Offsite, the museum’s staff is consistently engaged in community outreach around Native history and diversity, Spears noted. “We go to schools and colleges and corporations and teach about Native history and the arts,” she said. “We also do professional development and Indigenous cultural competency, particularly … justice, equity, diversity, access and inclusion — for schools, corporations and nonprofits, just to name a few.”
In addition to hosting workshops, Tomaquag has put together resources for both the Indigenous community and the general public. Their blog and social media accounts are, according to Spears, “particularly helpful for teachers and educators or people that just want to educate themselves.”
Similarly, Tomaquag seeks to educate by hosting a slate of events which includes quarterly book clubs focused on Indigenous authors, keynote talks with Indigenous cultural leaders and even children’s storytime hours that use the Narragansett language, Spears said.
A central tenet of each of Tomaquag’s initiatives, though, is its commitment to Indigenous empowerment, according to Spears.
“It’s interesting because I think it’s something that we’ve always done, but it’s only been in the last 20 or so years that we’ve really made it a formalized program,” she said.
In 2016, the museum started its Indigenous Empowerment Network, a program that seeks to help Native community members on their educational and career paths. The museum has, for example, given Indigenous small businesses one-on-one entrepreneurial training, helped artists get their work into craft fairs as well as craft their bios and resumes and hosted a variety of artist-in-residence programs, she added.
The museum has also established an in-house internship program and built relationships with local colleges and universities such as the University of Rhode Island to help Native high-schoolers achieve postsecondary success, Spears said. Tomaquag has partnered with the University to help create a pipeline for Native students to attend Summer@Brown and eventually apply to the University, she continued.
Still, the museum continues to expand. Next year, the museum will break ground on a brand new location on the University of Rhode Island campus, Spears said. The new project will feature multiple buildings, including a research center for archival work, classroom space and a gallery that is “about three times larger” than Tomaquag’s current exhibit space, she continued.
Tomaquag’s Indigenous Empowerment Network will also be further institutionalized as it moves into a brand new Indigenous Empowerment Center at the new location. With the additional space, Tomaquag will be able to expand its event and workshop offerings, Spears explained.
“It’ll make us much more accessible,” Spears said.
Though primarily a partnership between Tomaquag and the University of Rhode Island, the new building will also be partly made possible through funding from the Rhode Island State Council on the Arts. The organization has had a longstanding relationship with the museum given its commitment to funding state cultural programs, according to Faye Zuckerman, RISCA’s director of public engagement and communication.

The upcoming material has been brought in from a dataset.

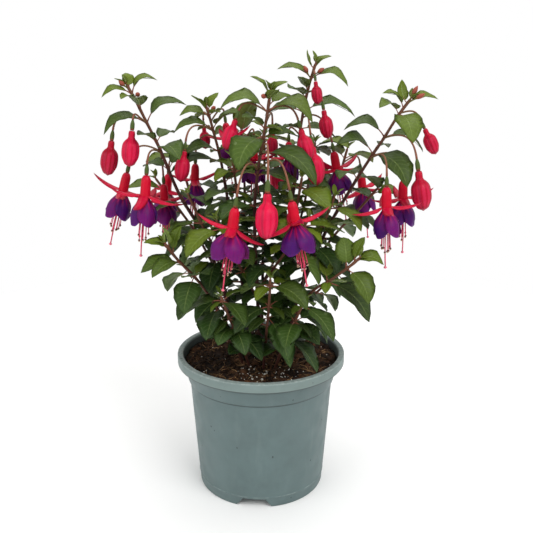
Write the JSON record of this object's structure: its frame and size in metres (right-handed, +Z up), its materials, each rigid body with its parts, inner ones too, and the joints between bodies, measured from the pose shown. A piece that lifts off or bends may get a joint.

“R.I.’s state arts agency deeply values our working relationship and partnership with the Tomaquag Museum,” Lynne McCormick, RISCA’s executive director, wrote in an email to The Herald. “The institution is one of the state’s most important cultural assets, telling and holding the history of the Narragansett people. RISCA is privileged to play a role in the museum’s growth, expansion and future, through our cultural facilities program and by supporting the work of the museum’s culture bearers and artists. And it’s a reciprocal relationship. We learn to do better serving R.I.’s Indigenous people through our work together.”
Importantly, “artists and representatives of the museum have also participated in national conversations and advised in program development as RISCA representatives with the National Association of State Arts Agencies,” Zuckerman noted. This type of work has implications that reach far beyond Rhode Island and extend into the national policymaking process, she added.
“We’ve just really pushed to be strategic and to foster strong partnerships and relationships and show our vibrancy to the community,” Spears said.